Nicolás Savignone graduated as a film director from the Fundación Universidad del Cine (FUC) and has a Master in Playwriting from the Universidad Nacional de las Artes (UNA). He has directed the full-length feature Los desechables (2014) and the documentary Hospital de día (2013), winners of awards at different festivals. He is currently working on the documentary Mimita and on the fiction at the development stage, El Muglur (winner of the BW 2017 INCAA competition and a participant in Sitges Pitchbox 2018). His latest film Neither Hero Nor Traitor was declared of cultural interest by the Government of Buenos Aires and INCAA.

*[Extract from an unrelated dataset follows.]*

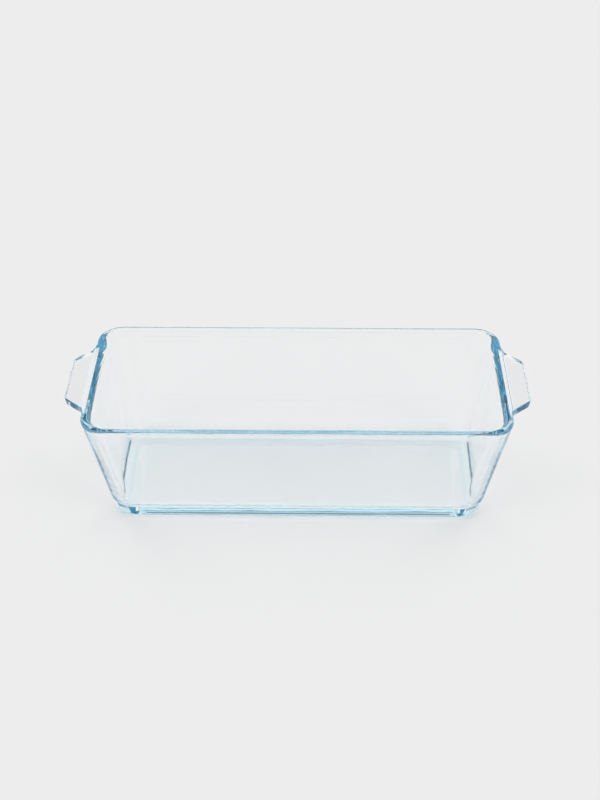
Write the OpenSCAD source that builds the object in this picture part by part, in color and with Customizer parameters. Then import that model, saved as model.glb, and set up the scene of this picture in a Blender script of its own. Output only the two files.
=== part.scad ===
// Loaf pan in clear pressed borosilicate glass: a deep trough with four drafted walls, rounded
// corners, a thick floor on a raised foot ring, a flat-topped rim that stands proud of the walls as
// a low collar, and a carrying lug at each end.
//
// The mould makes the whole pan from one gob of glass in one stroke, so it is one closed solid.
// Its regions are written apart, as lists of rings: foot, rim with lugs, and inside. A ring runs
// once round the pan as a rounded rectangle. Joining the rings in order, from under the floor,
// out, up the wall, over the rim and back down to the floor, gives the surface.
//
// Origin: centre of the foot, on the table. +X runs along the pan, +Z is up. Millimetres.

/* [Overall] */
// Length over the two lugs
overall_l = 280; // [276:1:288]
// Outer length of the pan at the rim, without the lugs
rim_l = 254.4; // [248:0.1:257]
// Outer width at the rim
rim_w = 108.4; // [102:0.1:118]
// Height from the table to the top of the rim
height = 78.8; // [70:0.1:90]

/* [Walls] */
// Lean of all four walls, outwards from the vertical, in degrees
draft = 9.2; // [6:0.1:11]
// Wall thickness, measured level
wall_t = 4.6; // [4:0.1:5.5]
// Radius of the four upright corners, outside
corner_r = 14.6; // [13.6:0.1:16]
// Extra thickness of the two end walls
end_gain = 1; // [0:0.1:2]

/* [Rim] */
// How far the rim stands proud of the wall, as a collar
collar = 0.4; // [0.2:0.1:0.6]
// Depth of the collar below the top of the rim
collar_h = 2.8; // [2.2:0.1:3.2]
// Radius of the rim's outer edge
rim_r = 0.9; // [0.6:0.1:1.4]
// Radius of the rim's inner edge
rim_inner_r = 2.4; // [0.8:0.1:2.6]

/* [Floor] */
// Thickness of the floor, from the table to the inside
floor_t = 6.4; // [5:0.1:7]
// Radius between wall and foot, outside
foot_r = 5.8; // [5:0.1:8]
// Radius between wall and floor, inside
inner_r = 7; // [5:0.5:7.5]
// Width of the flat foot ring that the pan stands on
ring_w = 3.4; // [2:0.1:5]
// Rise of the underside within the foot ring
kick = 0.45; // [0.3:0.05:1]
// Width over which the underside rises
kick_w = 8; // [6:1:14]

/* [Lugs] */
// Drop of a lug's upper face below the top of the rim
lug_drop = 1; // [0.5:0.1:1.5]
// Thickness of a lug
lug_t = 5.3; // [4:0.1:5.6]
// Radius of a lug's edges, seen from the side
lug_r = 0.7; // [0.5:0.1:1.6]
// Width of the low ridge between the rim and a lug's upper face
ridge_w = 1.8; // [1:0.1:2.4]
// Length of the straight outer edge of a lug
lug_edge = 35; // [24:1:36]
// Radius of a lug's two outer corners, from above
lug_tip_r = 5; // [3:0.5:6]
// Radius where a lug's shoulders run into the rim, from above
lug_root_r = 13; // [10:0.5:14]
// Slope of a lug's shoulders against its outer edge, in degrees
shoulder = 50; // [48:1:62]

/* [Hidden] */

// Steps round one upright corner, along one lug shoulder, over a fillet and over a small edge
corner_steps = 8;
shoulder_steps = 9;
fillet_steps = 6;
edge_steps = 3;

// The walls lean from the lower edge of the rim's collar down
function lean(z) = max(0, height - collar_h - z) * tan(draft);

// A share from 0 to 1, eased in and out, and held at 0 and 1 beyond
function smooth(s) = (1 - cos(180 * min(1, max(0, s)))) / 2;

// How far a lug reaches past the end wall, and where its outline changes from arc to slope to arc
reach = (overall_l - rim_l) / 2 + collar;
tip_y = lug_edge / 2;
slope_l = (reach - (lug_tip_r + lug_root_r) * (1 - cos(shoulder))) / sin(shoulder);
slope_y = tip_y + lug_tip_r * sin(shoulder);
root_y = slope_y + slope_l * cos(shoulder);
wall_y = root_y + lug_root_r * sin(shoulder);

// How far the edge of the lug stands out at a distance y from the middle of the end wall
function reach_at(y) =
    y <= tip_y ? reach
    : y <= slope_y ? reach - lug_tip_r + sqrt(lug_tip_r ^ 2 - (y - tip_y) ^ 2)
    : y <= root_y ? reach - lug_tip_r * (1 - cos(shoulder)) - (y - slope_y) * tan(shoulder)
    : y < wall_y ? lug_root_r - sqrt(lug_root_r ^ 2 - (wall_y - y) ^ 2)
    : 0;

// A place on the section is [inset, z, lug inset, carry]: the level inset from the wall's outer
// face, the height, the same inset at a lug, and the share of the lug's reach that carries the
// place outwards there. Away from the lugs a place is the same as plain(inset, z).
function plain(inset, z) = [inset, z, inset, 0];

// Fillet of radius r between a wall face at level inset t0 and the level z0, from level to wall
function fillet(r, t0, z0) = [
    for (i = [0:fillet_steps])
        let (
            a = i * (90 - draft) / fillet_steps,
            z = z0 + r - r * cos(a),
            centre = lean(z0 + r) + t0 + r / cos(draft)
        )
        plain(centre - r * sin(a) - lean(z), z)
];

// Foot: the raised underside, the flat ring on the table, and the round edge up to the wall
foot_edge = fillet(foot_r, 0, 0);
ring_inset = foot_edge[0][0] + ring_w;
foot = concat(
    [for (s = [1, 0.5, 0]) plain(ring_inset + kick_w * s, kick * smooth(s))],
    foot_edge
);

// Outer face of the rim away from the lugs: a small cove, the collar and the rounded edge
cove = 0.6;
function rim_inset(z) =
    let (rise = max(0, z - height + rim_r))
    rim_r - sqrt(rim_r ^ 2 - rise ^ 2) - collar * smooth((z - height + collar_h) / cove);

// Rim: out under the lug, round its edge, back over its upper face, and up the low ridge
lug_low = height - lug_drop - lug_t;
lug_high = height - lug_drop;
under_r = 1.4;
rim = concat(
    [for (a = [0:90 / edge_steps:90])
        let (z = lug_low - under_r * (1 - sin(a)))
        [rim_inset(z), z, -under_r * (1 - cos(a)), 0]],
    [for (a = [-90:90 / edge_steps:0])
        let (z = lug_low + lug_r * (1 + sin(a)))
        [rim_inset(z), z, lug_r * (1 - cos(a)), 1]],
    [for (a = [0:90 / edge_steps:90])
        let (z = lug_high - lug_r * (1 - sin(a)))
        [rim_inset(z), z, lug_r * (1 - cos(a)), 1]],
    [for (s = [0, 0.35, 0.65, 1])
        let (z = lug_high + lug_drop * smooth(s))
        [rim_inset(z), z, ridge_w * (s - 1), 0]]
);

// Inside: over the flat top of the rim, down the inner wall, and round to the floor
inner_edge = fillet(inner_r, wall_t, floor_t);
inside = concat(
    [for (a = [0:90 / edge_steps:90])
        plain(wall_t - rim_inner_r * (1 - sin(a)), height - rim_inner_r * (1 - cos(a)))],
    [for (i = [fillet_steps:-1:0]) inner_edge[i]]
);

section = concat(foot, rim, inside);

// Half length, half width and corner radius of the ring through a place
function gain(p) = end_gain * min(1, max(0, p[0] / wall_t));
function half_l(p) = rim_l / 2 - collar - lean(p[1]) - p[0] - gain(p);
function half_w(p) = rim_w / 2 - collar - lean(p[1]) - p[0];
function radius(p) = max(corner_r - p[0], 1);

// Points round one +X corner; side is -1 or 1 for the corner towards -Y or +Y
function corner(p, side) = [
    for (i = [0:corner_steps])
        let (r = radius(p), a = (side < 0 ? -90 : 0) + i * 90 / corner_steps)
        [half_l(p) - r + r * cos(a), side * (half_w(p) - r) + r * sin(a), p[1]]
];

// Point on the +X end at a distance y from its middle, where the lug grows out of the rim
growth = 4;
function end_point(p, y) =
    let (
        out = reach_at(abs(y)),
        share = min(1, out / growth),
        swell = share * (p[0] - p[2]) + p[3] * out
    )
    [half_l(p) + swell, y * (half_w(p) - radius(p)) / (rim_w / 2 - collar - corner_r), p[1]];

shoulder_y = [for (i = [0:shoulder_steps]) tip_y + i * (wall_y - tip_y) / shoulder_steps];
end_y = concat([for (i = [shoulder_steps:-1:0]) -shoulder_y[i]], shoulder_y);
function half_ring(p) = concat(corner(p, -1), [for (y = end_y) end_point(p, y)], corner(p, 1));
function ring(p) = let (half = half_ring(p)) concat(half, [for (q = half) [-q[0], -q[1], q[2]]]);

// A closed surface through rings that all have the same number of points
module loft(rings) {
    n = len(rings[0]);
    last = (len(rings) - 1) * n;
    bands = [for (k = [0:len(rings) - 2], i = [0:n - 1], lower = [0, 1])
        let (a = k * n + i, b = k * n + (i + 1) % n)
        lower == 0 ? [a, a + n, b + n] : [a, b + n, b]];
    caps = [[for (i = [0:n - 1]) i], [for (i = [n - 1:-1:0]) last + i]];
    polyhedron(points = [for (points = rings) each points], faces = concat(bands, caps));
}

// The whole pressed piece
module glass_dish() {
    color([0.82, 0.92, 0.94, 0.45]) loft([for (p = section) ring(p)]);
}

glass_dish();
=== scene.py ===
"""A loaf pan in clear pressed borosilicate glass, on a pale studio sweep."""

import logging
import math
from collections.abc import Iterator
from dataclasses import dataclass, field
from typing import NamedTuple

import bpy
from mathutils import Matrix, Vector, noise


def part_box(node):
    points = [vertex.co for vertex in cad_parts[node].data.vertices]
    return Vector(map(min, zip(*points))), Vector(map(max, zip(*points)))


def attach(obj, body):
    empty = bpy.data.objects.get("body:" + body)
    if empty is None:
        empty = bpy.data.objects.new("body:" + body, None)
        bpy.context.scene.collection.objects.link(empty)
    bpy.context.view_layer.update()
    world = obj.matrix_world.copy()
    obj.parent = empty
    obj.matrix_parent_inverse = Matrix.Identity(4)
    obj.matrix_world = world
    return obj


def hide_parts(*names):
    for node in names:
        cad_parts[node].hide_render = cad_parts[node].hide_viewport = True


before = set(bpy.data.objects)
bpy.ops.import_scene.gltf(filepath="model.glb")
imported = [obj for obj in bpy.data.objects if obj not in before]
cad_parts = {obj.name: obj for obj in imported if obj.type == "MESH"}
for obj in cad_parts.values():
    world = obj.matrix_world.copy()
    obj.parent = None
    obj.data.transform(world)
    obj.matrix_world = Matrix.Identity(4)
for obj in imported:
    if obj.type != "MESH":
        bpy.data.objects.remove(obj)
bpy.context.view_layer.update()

MM = 0.001

# Sockets of a colour Mix node, whose names are not unique: share, first, second and result
MIX_SHARE, MIX_FIRST, MIX_SECOND, MIX_RESULT = 0, 6, 7, 2

# Turns that light may take inside the glass, and between the glass and the paper
GLASS_BOUNCES = 40
PAPER_BOUNCES = 6

log = logging.getLogger("loaf_pan")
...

“The film that was born from the intimacy of a home, has an impact on the history that still regrets its wound and calls into question a society based on the sacrifice of its children.” – Matías E. González, Escribiendo Cine
“The film was born from a memory of my childhood. During the Falklands War, at age 7, I saw my father lock himself in his room to listen to the radio. From another corner of the house, I listened attentively to his comments on the events of the war. I still remember those moments with great clarity and anguish: euphoria, sadness; the school bag with polenta, rice, and noodles for the soldiers. Somehow the film is an attempt to suture a wound, a story that I still can’t understand. What were the political, social, and economic factors that made such an aberration possible?
I have the certainty that art is capable of exorcising and sublimate old ghosts and I trust that the realization of the film will offer a different look on the subject, focusing on the figure of the deserter, a point of view that has not yet been addressed and that, I believe, will enrich the dialogue on this matter.”